Gibernau came out of his racing retirement to contest the inaugural campaign of the electric-based series with Pons, and currently sits 10th in the standings after four of six races.
The 46-year-old says he has been “completely 100 percent satisfied” with his MotoE adventure – but when asked whether he would stay in 2020, said: “No, I go back home [to be] with my baby.
“I’m enjoying it.
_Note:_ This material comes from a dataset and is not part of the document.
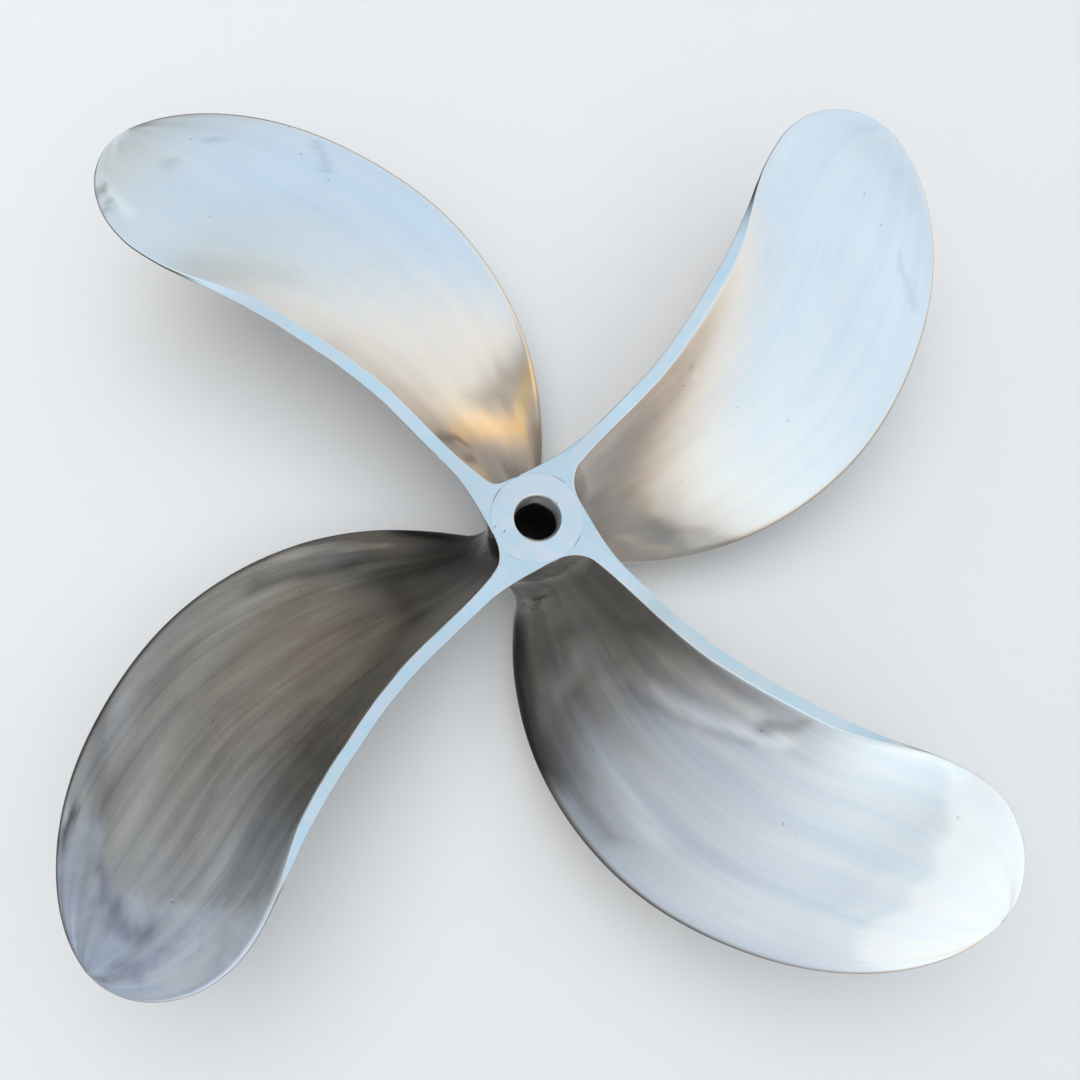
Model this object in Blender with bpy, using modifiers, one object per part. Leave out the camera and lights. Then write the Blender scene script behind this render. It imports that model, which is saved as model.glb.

The results, for me, I don’t care, I can be first or last, it’s another situation for me, I’m just enjoying, and I’m happy to be here.”
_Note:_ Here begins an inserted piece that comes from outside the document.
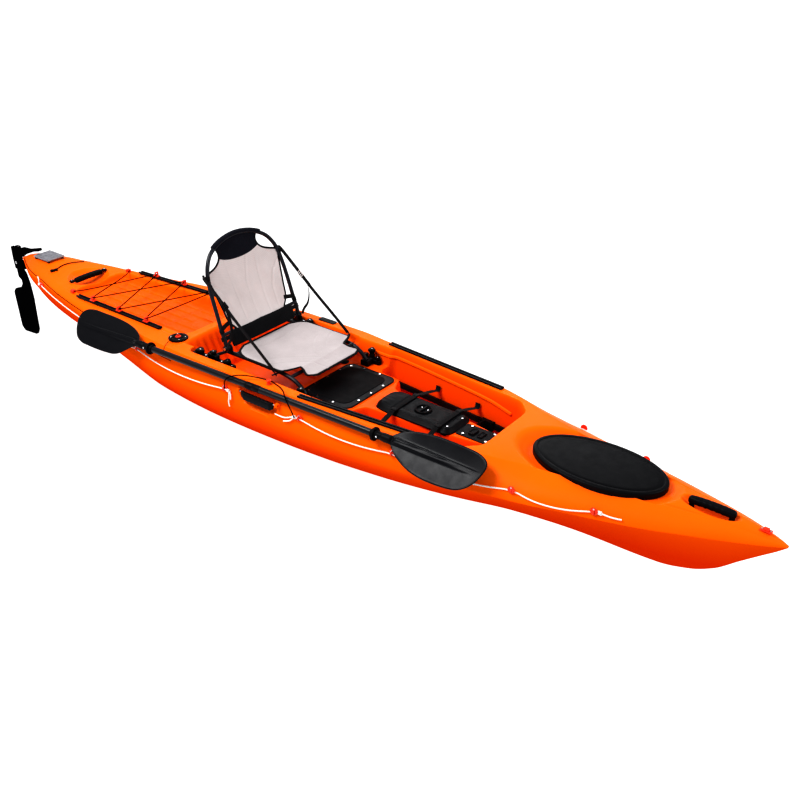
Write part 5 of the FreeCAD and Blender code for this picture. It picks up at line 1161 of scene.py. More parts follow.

Gibernau’s MotoE foray came after a decade on the sidelines following his MotoGP retirement in 2009, and the Spaniard says he wasn’t expecting to be as capable as he is.
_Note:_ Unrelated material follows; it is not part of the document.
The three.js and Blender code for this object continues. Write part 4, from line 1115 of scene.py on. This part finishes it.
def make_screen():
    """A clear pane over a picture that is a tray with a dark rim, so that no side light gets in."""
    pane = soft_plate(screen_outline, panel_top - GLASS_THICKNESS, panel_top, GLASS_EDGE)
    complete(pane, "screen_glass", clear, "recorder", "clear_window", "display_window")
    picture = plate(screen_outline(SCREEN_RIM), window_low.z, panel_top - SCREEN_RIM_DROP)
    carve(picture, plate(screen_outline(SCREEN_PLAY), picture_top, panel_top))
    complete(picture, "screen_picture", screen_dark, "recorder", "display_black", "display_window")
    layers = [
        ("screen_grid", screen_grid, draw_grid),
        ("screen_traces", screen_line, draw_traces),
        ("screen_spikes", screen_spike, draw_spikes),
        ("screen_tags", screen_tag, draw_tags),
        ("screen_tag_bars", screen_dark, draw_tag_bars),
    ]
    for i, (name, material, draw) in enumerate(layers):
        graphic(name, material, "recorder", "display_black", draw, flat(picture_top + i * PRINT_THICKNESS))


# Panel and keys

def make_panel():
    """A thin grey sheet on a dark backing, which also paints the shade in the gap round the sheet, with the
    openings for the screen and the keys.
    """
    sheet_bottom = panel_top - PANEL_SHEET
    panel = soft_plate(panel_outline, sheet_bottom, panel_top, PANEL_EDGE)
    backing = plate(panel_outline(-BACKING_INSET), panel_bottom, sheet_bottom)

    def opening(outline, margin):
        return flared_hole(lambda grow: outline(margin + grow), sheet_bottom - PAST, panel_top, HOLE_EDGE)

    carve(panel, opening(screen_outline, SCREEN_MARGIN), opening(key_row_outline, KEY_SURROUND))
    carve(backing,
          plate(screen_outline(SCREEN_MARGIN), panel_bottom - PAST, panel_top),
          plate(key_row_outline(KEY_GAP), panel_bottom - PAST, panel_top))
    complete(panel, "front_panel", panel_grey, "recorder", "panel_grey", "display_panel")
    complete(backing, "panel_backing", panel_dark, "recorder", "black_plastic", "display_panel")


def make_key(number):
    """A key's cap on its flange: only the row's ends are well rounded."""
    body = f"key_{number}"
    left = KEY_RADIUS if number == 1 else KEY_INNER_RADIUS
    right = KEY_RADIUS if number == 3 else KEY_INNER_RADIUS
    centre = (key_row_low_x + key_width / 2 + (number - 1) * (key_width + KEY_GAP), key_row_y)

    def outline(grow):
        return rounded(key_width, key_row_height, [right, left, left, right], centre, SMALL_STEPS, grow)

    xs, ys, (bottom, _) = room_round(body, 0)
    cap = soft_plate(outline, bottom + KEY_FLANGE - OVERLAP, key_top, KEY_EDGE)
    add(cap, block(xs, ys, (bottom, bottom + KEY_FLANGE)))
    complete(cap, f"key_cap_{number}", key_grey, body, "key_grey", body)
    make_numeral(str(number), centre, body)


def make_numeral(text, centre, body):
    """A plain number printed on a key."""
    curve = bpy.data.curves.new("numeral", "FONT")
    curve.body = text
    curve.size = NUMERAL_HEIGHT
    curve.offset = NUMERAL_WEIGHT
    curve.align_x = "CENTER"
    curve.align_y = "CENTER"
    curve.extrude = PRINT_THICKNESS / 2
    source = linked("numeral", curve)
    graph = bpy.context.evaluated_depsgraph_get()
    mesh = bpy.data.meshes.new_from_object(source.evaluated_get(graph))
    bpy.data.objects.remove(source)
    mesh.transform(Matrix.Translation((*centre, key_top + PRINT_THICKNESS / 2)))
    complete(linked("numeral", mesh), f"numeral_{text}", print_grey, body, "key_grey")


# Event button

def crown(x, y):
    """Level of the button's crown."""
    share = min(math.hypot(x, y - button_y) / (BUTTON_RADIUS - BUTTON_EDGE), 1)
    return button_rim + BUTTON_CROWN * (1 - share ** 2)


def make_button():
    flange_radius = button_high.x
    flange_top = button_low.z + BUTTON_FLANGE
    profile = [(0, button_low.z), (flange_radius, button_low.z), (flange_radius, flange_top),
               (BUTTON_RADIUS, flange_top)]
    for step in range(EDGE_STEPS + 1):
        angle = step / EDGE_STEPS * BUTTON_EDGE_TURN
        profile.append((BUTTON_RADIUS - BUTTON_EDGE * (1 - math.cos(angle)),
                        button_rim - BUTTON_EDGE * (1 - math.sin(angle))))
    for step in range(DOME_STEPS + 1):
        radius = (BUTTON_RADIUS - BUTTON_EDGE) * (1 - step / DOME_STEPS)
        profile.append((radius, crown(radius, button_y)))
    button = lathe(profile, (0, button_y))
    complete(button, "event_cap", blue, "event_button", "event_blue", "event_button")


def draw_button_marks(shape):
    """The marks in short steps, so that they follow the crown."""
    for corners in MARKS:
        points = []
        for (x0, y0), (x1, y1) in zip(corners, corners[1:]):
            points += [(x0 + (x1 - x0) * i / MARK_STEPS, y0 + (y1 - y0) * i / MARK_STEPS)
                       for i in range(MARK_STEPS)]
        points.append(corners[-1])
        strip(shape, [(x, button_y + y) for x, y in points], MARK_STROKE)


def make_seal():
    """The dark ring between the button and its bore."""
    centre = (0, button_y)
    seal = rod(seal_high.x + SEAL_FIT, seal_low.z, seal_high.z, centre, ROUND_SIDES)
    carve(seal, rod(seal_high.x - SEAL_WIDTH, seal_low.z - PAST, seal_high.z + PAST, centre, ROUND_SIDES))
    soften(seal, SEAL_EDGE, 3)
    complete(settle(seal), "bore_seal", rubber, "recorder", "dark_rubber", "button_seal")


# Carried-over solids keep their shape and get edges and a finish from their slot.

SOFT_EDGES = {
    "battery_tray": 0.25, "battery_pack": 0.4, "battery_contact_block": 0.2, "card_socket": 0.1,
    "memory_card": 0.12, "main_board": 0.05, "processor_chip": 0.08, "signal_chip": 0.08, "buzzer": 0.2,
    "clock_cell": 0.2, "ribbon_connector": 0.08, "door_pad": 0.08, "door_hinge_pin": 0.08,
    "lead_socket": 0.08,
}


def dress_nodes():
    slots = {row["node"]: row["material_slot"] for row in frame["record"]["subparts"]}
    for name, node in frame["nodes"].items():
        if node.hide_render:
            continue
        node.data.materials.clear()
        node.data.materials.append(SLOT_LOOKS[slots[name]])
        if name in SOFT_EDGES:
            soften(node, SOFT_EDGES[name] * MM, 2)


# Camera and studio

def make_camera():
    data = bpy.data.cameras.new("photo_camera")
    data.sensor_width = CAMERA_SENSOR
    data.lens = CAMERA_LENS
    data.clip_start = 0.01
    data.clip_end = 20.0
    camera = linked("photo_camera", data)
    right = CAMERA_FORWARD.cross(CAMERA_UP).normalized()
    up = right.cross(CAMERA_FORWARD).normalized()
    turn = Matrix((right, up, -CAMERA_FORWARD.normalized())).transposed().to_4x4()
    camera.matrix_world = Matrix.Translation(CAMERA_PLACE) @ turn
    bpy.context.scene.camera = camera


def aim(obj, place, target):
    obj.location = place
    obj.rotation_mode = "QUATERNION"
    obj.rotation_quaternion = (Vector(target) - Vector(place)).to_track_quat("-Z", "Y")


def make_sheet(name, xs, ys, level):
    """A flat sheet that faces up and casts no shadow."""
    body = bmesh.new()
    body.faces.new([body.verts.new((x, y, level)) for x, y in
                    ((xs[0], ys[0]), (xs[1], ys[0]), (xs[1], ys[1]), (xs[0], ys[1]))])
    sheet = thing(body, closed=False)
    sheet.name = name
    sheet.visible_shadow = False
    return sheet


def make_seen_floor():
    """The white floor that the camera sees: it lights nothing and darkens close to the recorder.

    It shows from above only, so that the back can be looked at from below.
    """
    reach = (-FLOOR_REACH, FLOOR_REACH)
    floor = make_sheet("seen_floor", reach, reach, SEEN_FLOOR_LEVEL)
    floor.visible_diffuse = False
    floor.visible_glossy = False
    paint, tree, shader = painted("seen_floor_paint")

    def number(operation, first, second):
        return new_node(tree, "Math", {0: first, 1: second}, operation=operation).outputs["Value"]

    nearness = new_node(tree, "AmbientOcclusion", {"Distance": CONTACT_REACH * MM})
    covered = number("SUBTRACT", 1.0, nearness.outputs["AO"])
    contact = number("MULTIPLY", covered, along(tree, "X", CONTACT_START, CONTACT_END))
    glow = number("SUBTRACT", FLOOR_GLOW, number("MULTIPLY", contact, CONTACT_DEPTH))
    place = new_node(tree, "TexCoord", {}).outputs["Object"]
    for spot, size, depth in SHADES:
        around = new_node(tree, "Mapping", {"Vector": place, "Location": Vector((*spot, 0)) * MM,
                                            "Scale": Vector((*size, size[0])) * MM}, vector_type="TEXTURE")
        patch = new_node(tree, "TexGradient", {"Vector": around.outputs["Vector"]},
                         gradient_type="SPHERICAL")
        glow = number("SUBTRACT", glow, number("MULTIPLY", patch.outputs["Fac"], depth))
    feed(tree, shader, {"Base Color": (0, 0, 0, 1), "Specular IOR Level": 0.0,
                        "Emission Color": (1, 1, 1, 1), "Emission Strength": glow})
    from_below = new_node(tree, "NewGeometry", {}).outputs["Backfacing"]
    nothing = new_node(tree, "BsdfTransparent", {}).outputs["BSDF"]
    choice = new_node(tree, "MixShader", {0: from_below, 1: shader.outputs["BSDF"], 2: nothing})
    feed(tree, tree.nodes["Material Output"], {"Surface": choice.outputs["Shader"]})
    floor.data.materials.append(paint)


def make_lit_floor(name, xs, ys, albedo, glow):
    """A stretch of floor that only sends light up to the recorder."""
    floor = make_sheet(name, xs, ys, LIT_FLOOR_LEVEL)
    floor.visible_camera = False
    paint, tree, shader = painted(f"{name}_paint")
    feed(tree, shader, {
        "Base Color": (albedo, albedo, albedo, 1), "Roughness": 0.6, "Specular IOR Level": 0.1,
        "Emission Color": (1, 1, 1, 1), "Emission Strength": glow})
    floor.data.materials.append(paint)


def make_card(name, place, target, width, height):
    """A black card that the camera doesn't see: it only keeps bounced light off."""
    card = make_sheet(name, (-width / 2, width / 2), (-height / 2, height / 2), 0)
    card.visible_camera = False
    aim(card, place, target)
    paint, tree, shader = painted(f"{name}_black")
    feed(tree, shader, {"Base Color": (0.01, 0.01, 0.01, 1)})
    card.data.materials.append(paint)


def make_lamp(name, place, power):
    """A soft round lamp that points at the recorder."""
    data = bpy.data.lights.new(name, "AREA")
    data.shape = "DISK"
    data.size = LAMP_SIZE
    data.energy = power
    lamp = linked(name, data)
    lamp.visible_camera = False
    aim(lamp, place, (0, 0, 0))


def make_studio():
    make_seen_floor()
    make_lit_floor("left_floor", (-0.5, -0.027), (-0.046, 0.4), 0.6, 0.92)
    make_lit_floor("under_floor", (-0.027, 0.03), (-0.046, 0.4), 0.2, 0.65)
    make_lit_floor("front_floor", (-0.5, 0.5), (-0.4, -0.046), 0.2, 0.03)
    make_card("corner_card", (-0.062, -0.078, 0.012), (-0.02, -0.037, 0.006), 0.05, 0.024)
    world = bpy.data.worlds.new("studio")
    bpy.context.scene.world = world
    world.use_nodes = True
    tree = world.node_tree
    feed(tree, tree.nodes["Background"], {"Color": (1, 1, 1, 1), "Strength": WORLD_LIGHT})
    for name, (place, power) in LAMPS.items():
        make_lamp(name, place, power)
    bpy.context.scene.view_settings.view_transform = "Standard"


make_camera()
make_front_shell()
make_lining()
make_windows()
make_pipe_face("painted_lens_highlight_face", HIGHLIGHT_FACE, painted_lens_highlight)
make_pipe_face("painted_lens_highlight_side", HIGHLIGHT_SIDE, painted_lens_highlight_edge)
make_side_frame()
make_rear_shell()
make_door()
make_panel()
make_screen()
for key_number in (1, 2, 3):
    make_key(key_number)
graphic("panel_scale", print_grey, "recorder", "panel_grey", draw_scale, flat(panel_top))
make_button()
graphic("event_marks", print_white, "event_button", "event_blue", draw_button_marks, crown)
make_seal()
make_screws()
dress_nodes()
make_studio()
“Still I’m not ready [to race like before]. I don’t train, I come directly to the race just to have fun.
“I’m surprised that I’m quite competitive – I thought maybe I was not going to be so competitive, but it’s good to be competitive and every time I learn a little bit more.”
Another ex-MotoGP rider Randy de Puniet could likewise drop off the MotoE grid in 2019, having endured a chastening season with LCR so far.
De Puniet, who was a podium finisher for Honda and Kawasaki in the premier class, sits only 17th in the MotoE standings.
“Before the crash in the beginning of the season [in testing at Valencia] I was confident and fast, after that was less confident, and now for me it’s impossible to find a way to ride this bike,” de Puniet told Motorsport.com.
“I have no corner speed and you need to ride this bike like Moto2, Moto3. And I can’t – I try but I don’t know how, because I have no feeling to ride like this.
“I keep like the MotoGP riding style where I brake late and I have no corner speed and pick up the bike, but with this bike it’s not the way to ride.
“One race [round] left, I hope to enjoy because for the moment I’m not enjoying to ride this bike.”
Randy de Puniet, Team LCR
Photo by: Gold and Goose / LAT Images
De Puniet said him staying on the grid will “for sure” depend on whether he can wrap his head around the Energica Ego Corse bike.
“I would like to be fast and competitive, because if I decide to come here it’s to be competitive, and at the moment I’m not competitive.
“I really want to find a way to ride this bike in Valencia, because to stay in this situation is no point for me and for the team.
Meanwhile, Aprilia MotoGP tester Bradley Smith – third in the MotoE standings – says he is “keen to continue”.
“So once the calendar comes out and we’re able to sit my Aprilia contract and commitments, and the One Energy [MotoE team] commitments, then we can commit to this. I’m keen to do it, so let’s see if it happens,” Smith told Motorsport.com.
The Briton would be unavailable, however, should he be drafted in by KTM as a MotoGP replacement for Johann Zarco.